Сам по себе иронический ретродетектив — чуткий барометр господствующей в культуре нормы. Этот жанр, избегая жгучих вопросов современности, работает со слоями культуры и истории средствами тонкой настройки. Здесь опасно скатиться в ёрничество или апологетику царских времён. Нельзя ошибиться с дозировкой элементов иронии, пародии и стилизации, если фильм претендует на массовый интерес и в то же время апеллирует к литературе. Шахназаров, на мой взгляд, нашёл верный камертон в насмешливом своём рассказе. И эта манера, как ни странно, ближе ретродективам советским, чем постсоветским. Поэтому не хочется предъявлять фильму серьёзных претензий, разве что несерьёзные.

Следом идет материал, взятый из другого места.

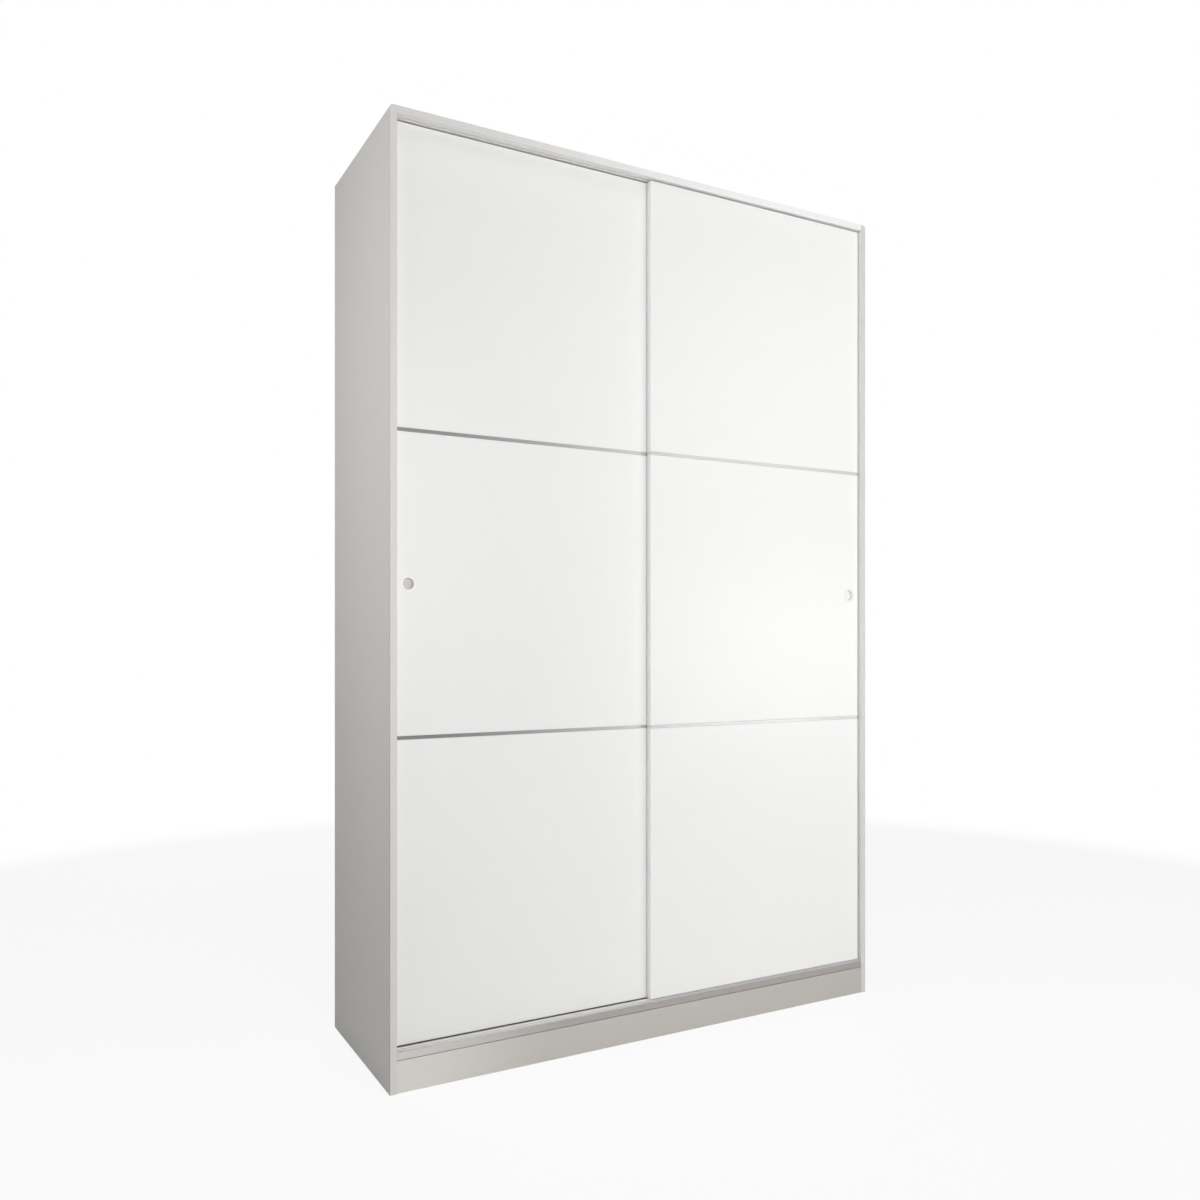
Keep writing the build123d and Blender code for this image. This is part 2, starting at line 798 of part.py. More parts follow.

Многие помнят бессмертную фразу, которой начинается комедия Эльдара Рязанова «Берегись автомобиля»: «Зритель любит детективы…» Помнят и готовы под ней подписаться. А если детектив иронический — тем более. Разгадывание тайн и юмор — две величайшие услады человеческого ума. Когда они вместе, их царство непоколебимо. В этом царстве человек обретает уверенность и власть над окружающими обстоятельствами. Вот почему Конан Дойловы «Записки о Шерлоке Холмсе» жадно читали до революции, во время революции и после революции. Быть в водовороте событий и сохранять здравый ум — привилегия посвященных в жанр детектива.